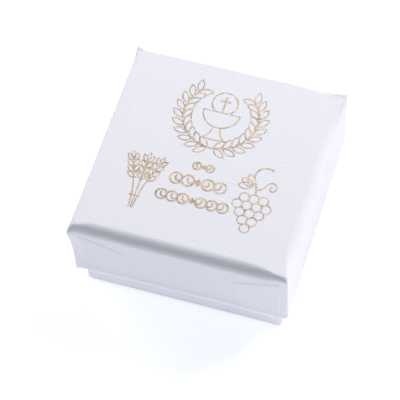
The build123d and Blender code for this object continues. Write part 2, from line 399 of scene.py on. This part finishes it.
# Each side's fold reaches inward and downward by its roll. At a corner it reaches inward and downward
# by the corner's own amounts, and eases into them over the corner's reach. The last three amounts are
# how far gathered paper stands out, the rim hangs down and the tip stands up there.
Corner = namedtuple("Corner", "inward downward reach gathered hang tip")
slack, tight, fairly_tight = (2.75, 2.75), (0.5, 0.35), (0.9, 0.7)
lid_corners = [
    Corner(inward=2.1, downward=2.3, reach=2.0, gathered=0.62, hang=0.9, tip=0.0),
    Corner(inward=1.15, downward=1.3, reach=4.5, gathered=0.0, hang=-0.1, tip=0.0),
    Corner(inward=1.7, downward=0.45, reach=8.0, gathered=0.25, hang=-0.1, tip=0.55),
    Corner(inward=1.2, downward=0.25, reach=2.5, gathered=0.25, hang=-0.1, tip=0.45),
]
lid_rolls = [slack, slack, tight, fairly_tight]
lid_paper = paper_wrap("lid_paper", "lid_wrap", lid_rolls, lid_corners, 16.0, True, 11)
lid_paper.data.materials.append(wrapping_paper)
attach(lid_paper, "lid")
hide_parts("lid_wrap")

tray_corner = Corner(inward=0.5, downward=0.4, reach=2.0, gathered=0.0, hang=-0.1, tip=0.0)
tray_paper = paper_wrap("tray_paper", "base_wrap", [tight] * 4, [tray_corner] * 4, 14.0, False, 41)
tray_paper.data.materials.append(wrapping_paper)
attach(tray_paper, "tray")
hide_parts("base_wrap")

# Liners: squares of smooth uncoated white paper, slightly mottled, pasted on the tray's floor and
# inside the lid's top, where they cover the bare board.
liner_paper, tree, shader = new_finish("white_liner", {"Roughness": 0.72})
mottle = add_noise(tree, 0.9, 6.0, 0.65)
add_colours(tree, shader.inputs["Base Color"], mottle, (0.80, 0.80, 0.82), (0.86, 0.86, 0.88))
add_bump(tree, shader, mottle, 0.03)
finish_nodes("liner_paper", liner_paper)

# Insert: a block of white polyurethane foam pressed into the tray, with a sheet of flocked velvet
# glued on its face. A knife has cut a moon and a slit for each earring through both, and the foam
# sinks along the cuts. Its open cells are pits, with painted shade in them, and the velvet's short
# nap lies this way and that, shown as patches of painted sheen.
EARRING_SIDE = 9.5
EARRING_LEVEL = 3.0
MOON_RADIUS = 4.2
SLIT_LENGTH = 3.2
SLIT_RISE = 2.8


def from_cuts(x, y, side):
    """Distance from the cuts of one earring: the lower half of a circle, and a level slit above."""
    x = x - side * EARRING_SIDE
    y = y - EARRING_LEVEL
    arc = np.abs(np.hypot(x, y) - MOON_RADIUS)
    ends = np.hypot(np.abs(x) - MOON_RADIUS, y)
    slit = np.hypot(np.maximum(np.abs(x) - SLIT_LENGTH / 2, 0), y - SLIT_RISE)
    return np.minimum(np.where(y < 0, arc, ends), slit)


def cushion(name, node, rounding, is_cut, face_up=True, tuck=0.0):
    """A square pad in a CAD node's place, as a height field. With e the distance from its edge and r
    the distance from its middle, both square to the nearest side, its height is the node's less
    rounding (1 - sqrt(1 - (1 - e / rounding)^2)) at the edge, less crown (1 - exp(-(r / half)^2)),
    less a narrow and a wide bell along each cut. The side away from the face is flat."""
    spacing, least, crown = 0.28, 0.04, 0.10
    deepest_cut, left_whole, cut_width, dip, dip_width = 0.45, 0.025, 0.26, 0.14, 1.1
    half, low, high = node_span(node)
    low = low - tuck
    line = np.linspace(-half, half, int(2 * half / spacing))
    x, y = np.meshgrid(line, line)
    from_middle = np.maximum(np.abs(x), np.abs(y))
    into_edge = 1 - np.minimum((half - from_middle) / rounding, 1)
    height = high - low - rounding * (1 - np.sqrt(1 - into_edge**2))
    height = height - crown * (1 - bell(from_middle, half))
    if is_cut:
        cut_depth = min(deepest_cut, 0.5 * (high - low) - left_whole)
        for side in (-1, 1):
            gap = from_cuts(x, y, side)
            height = height - cut_depth * bell(gap, cut_width) - dip * bell(gap, dip_width)
    height = np.maximum(height, least)
    face = np.stack([x, y, low + height if face_up else high - height], axis=-1).reshape(-1, 3)
    index = np.arange(x.size).reshape(x.shape)
    edge = np.concatenate([index[0, :-1], index[:-1, -1], index[-1, :0:-1], index[:0:-1, 0]])
    flat_edge = face[edge] * (1, 1, 0) + (0, 0, low if face_up else high)
    below = x.size + np.arange(len(edge))
    walls = np.stack([edge, below, np.roll(below, -1), np.roll(edge, -1)], axis=1)
    faces = grid_faces(index.T).tolist() + walls.tolist() + [below[::-1].tolist()]
    piece = new_piece(name, np.concatenate([face, flat_edge]), faces)
    weld(piece)
    return piece


foam, tree, shader = new_finish("white_foam", {"Roughness": 0.95})
cells = add_node(tree, "ShaderNodeTexVoronoi", {"Vector": in_millimetres(tree), "Scale": 2.6})
pit_depth_and_shade = cells.outputs["Distance"]
# The colour is darker towards the middle of each cell: painted shade in the pits.
add_colours(tree, shader.inputs["Base Color"], pit_depth_and_shade, (0.74, 0.74, 0.73), (0.85, 0.85, 0.85), (0.05, 0.5))
add_bump(tree, shader, pit_depth_and_shade, 0.18)
finish_nodes("foam", foam)

inputs = {"Roughness": 0.95, "Sheen Weight": 0.25, "Sheen Roughness": 0.4}
velvet, tree, shader = new_finish("white_velvet", inputs)
nap_and_painted_sheen = add_noise(tree, 0.35, 5.0, 0.6)
# Lighter and darker patches of colour: painted sheen where the nap lies this way and that.
add_colours(tree, shader.inputs["Base Color"], nap_and_painted_sheen, (0.76, 0.76, 0.78), (0.80, 0.80, 0.82), (0.2, 0.8))
add_bump(tree, shader, add_noise(tree, 6.0, 2.0, 0.5), 0.12)
finish_nodes("velvet", velvet)

insert_block = cushion("insert_block", "insert_foam", 0.5, True)
insert_block.data.materials.append(foam)
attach(insert_block, "insert")
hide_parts("insert_foam")

insert_face = cushion("insert_face", "insert_velvet", 0.45, True, tuck=0.02)
insert_face.data.materials.append(velvet)
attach(insert_face, "insert")
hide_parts("insert_velvet")

# Lid pad: a thin square of the same foam, stuck under the lid's top with its rounded face down, so
# that the earrings stay put when the box is closed.
lid_cushion = cushion("lid_cushion", "lid_pad", 0.9, False, face_up=False)
lid_cushion.data.materials.append(foam)
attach(lid_cushion, "lid")
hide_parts("lid_pad")

# Gold print: metal foil stamped hot on the lid's paper. It follows the linen emboss, is duller in
# some places than in others, and has missed small spots, where the paper shows through.
gold_foil, tree, shader = new_finish("gold_foil", {"Roughness": 0.44})
spots = add_noise(tree, 1.3, 3.0, 0.6)
inputs = {"Value": spots, "From Min": 0.50, "From Max": 0.66, "To Max": 0.8}
missed = add_node(tree, "ShaderNodeMapRange", inputs).outputs["Result"]
# The Mix node has several sockets of each name, so its colours go by their numbers.
FACTOR, FIRST_COLOUR, SECOND_COLOUR, MIXED_COLOUR = 0, 6, 7, 2
bare_paper, dull, bright = (0.80, 0.77, 0.78, 1), (0.46, 0.37, 0.29), (0.86, 0.66, 0.43)
inputs = {FACTOR: missed, SECOND_COLOUR: bare_paper}
shown = add_node(tree, "ShaderNodeMix", inputs, data_type="RGBA")
patches = add_noise(tree, 0.55, 5.0, 0.7)
add_colours(tree, shown.inputs[FIRST_COLOUR], patches, dull, bright, (0.36, 0.64))
metal = add_node(tree, "ShaderNodeMath", {0: 1.0, 1: missed}, operation="SUBTRACT")
tree.links.new(shown.outputs[MIXED_COLOUR], shader.inputs["Base Color"])
tree.links.new(metal.outputs["Value"], shader.inputs["Metallic"])
add_emboss(tree, shader, in_millimetres(tree), 0.04, 0.6)
finish_nodes("foil", gold_foil)

# Floor: a pale matt sheet that the box stands on. It glows only to the camera and in reflections, so
# that it shows as white and keeps the box's shadow.
FLOOR_HALF = 3000.0
FLOOR_LEVEL = -0.1
FLOOR_GLOW = 0.585
floor_corners = [(-1, -1, 0), (1, -1, 0), (1, 1, 0), (-1, 1, 0)]
floor_points = np.array(floor_corners) * FLOOR_HALF + (0, 0, FLOOR_LEVEL)
floor = new_piece("floor", floor_points, [(0, 1, 2, 3)])
inputs = {"Base Color": (0.88, 0.89, 0.92, 1), "Roughness": 0.9, "Specular IOR Level": 0.0}
floor_sheet, tree, shader = new_finish("white_table", inputs)
ray = tree.nodes.new("ShaderNodeLightPath").outputs
inputs = {0: ray["Is Glossy Ray"], 1: ray["Is Transmission Ray"]}
mirrored = add_node(tree, "ShaderNodeMath", inputs, operation="MAXIMUM").outputs["Value"]
inputs = {0: ray["Is Camera Ray"], 1: mirrored}
seen = add_node(tree, "ShaderNodeMath", inputs, operation="MAXIMUM").outputs["Value"]
strength = add_node(tree, "ShaderNodeMath", {0: seen, 1: FLOOR_GLOW}, operation="MULTIPLY")
inputs = {"Color": (0.97, 0.985, 1.0, 1), "Strength": strength.outputs["Value"]}
glow = add_node(tree, "ShaderNodeEmission", inputs).outputs["Emission"]
both = add_node(tree, "ShaderNodeAddShader", {0: shader.outputs["BSDF"], 1: glow})
tree.links.new(both.outputs["Shader"], tree.nodes["Material Output"].inputs["Surface"])
floor.data.materials.append(floor_sheet)

# Light: a dim, even room, a key lamp from the back right, a glowing sheet lying on the table in front
# that lifts the front face, a soft fill from the left, and a small card that the foil reflects.
world = bpy.data.worlds.new("room")
scene.world = world
world.use_nodes = True
room = world.node_tree.nodes["Background"]
room.inputs["Color"].default_value = (0.84, 0.89, 1.0, 1)
room.inputs["Strength"].default_value = 0.27


def area_light(name, place, target, width, height, energy, color):
    """A rectangular lamp at a place, facing a target, that the camera doesn't see."""
    data = bpy.data.lights.new(name, "AREA")
    data.shape = "RECTANGLE"
    data.size, data.size_y = width, height
    data.energy, data.color = energy, color
    lamp = bpy.data.objects.new(name, data)
    scene.collection.objects.link(lamp)
    lamp.location = place
    lamp.rotation_mode = "QUATERNION"
    lamp.rotation_quaternion = (Vector(target) - Vector(place)).to_track_quat("-Z", "Y")
    lamp.visible_camera = False


box_middle, box_top = (0, 0, 0.02), (0, 0, 0.026)
area_light("key", (0.407, 0.602, 0.516), box_middle, 0.55, 0.45, 8.1, (1.0, 0.985, 0.98))
sheet_place, straight_up = (-0.02, -0.1542, 0.0003), (-0.02, -0.1542, 1.0)
area_light("table_glow", sheet_place, straight_up, 0.36, 0.26, 0.224, (0.93, 0.95, 1.0))
area_light("side_fill", (-0.60, 0.20, 0.24), box_middle, 0.40, 0.30, 2.2, (0.95, 0.97, 1.0))
area_light("foil_card", (-0.11, 0.28, 0.53), box_top, 0.30, 0.30, 0.22, (1.0, 0.98, 0.95))

# Camera: the photograph's view, a long lens from the front right and above, tilted a little. It aims
# at a point inside the box from just under half a metre away.
yaw, pitch, roll = math.radians(20.638), math.radians(58.839), math.radians(-4.114)
distance = 0.47401
aim = Vector((-1.827, -3.612, 13.0)) * MM
back = Vector((math.sin(yaw) * math.cos(pitch), -math.cos(yaw) * math.cos(pitch), math.sin(pitch)))
right = Vector((0, 0, 1)).cross(back).normalized()
up = back.cross(right)
picture_right = right * math.cos(roll) + up * math.sin(roll)
picture_up = up * math.cos(roll) - right * math.sin(roll)
camera_data = bpy.data.cameras.new("camera")
camera_data.sensor_width, camera_data.lens = 36, 180
camera_data.clip_start, camera_data.clip_end = 0.01, 20
camera = bpy.data.objects.new("camera", camera_data)
scene.collection.objects.link(camera)
turned = Matrix((picture_right, picture_up, back)).transposed().to_4x4()
camera.matrix_world = Matrix.Translation(aim + back * distance) @ turned
scene.camera = camera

- [Task directions]
Check every line of the data above for the string "this", and copy those that have it.

- [Answer]
The build123d and Blender code for this object continues. Write part 2, from line 399 of scene.py on. This part finishes it.
# nap lies this way and that, shown as patches of painted sheen.
# Lighter and darker patches of colour: painted sheen where the nap lies this way and that.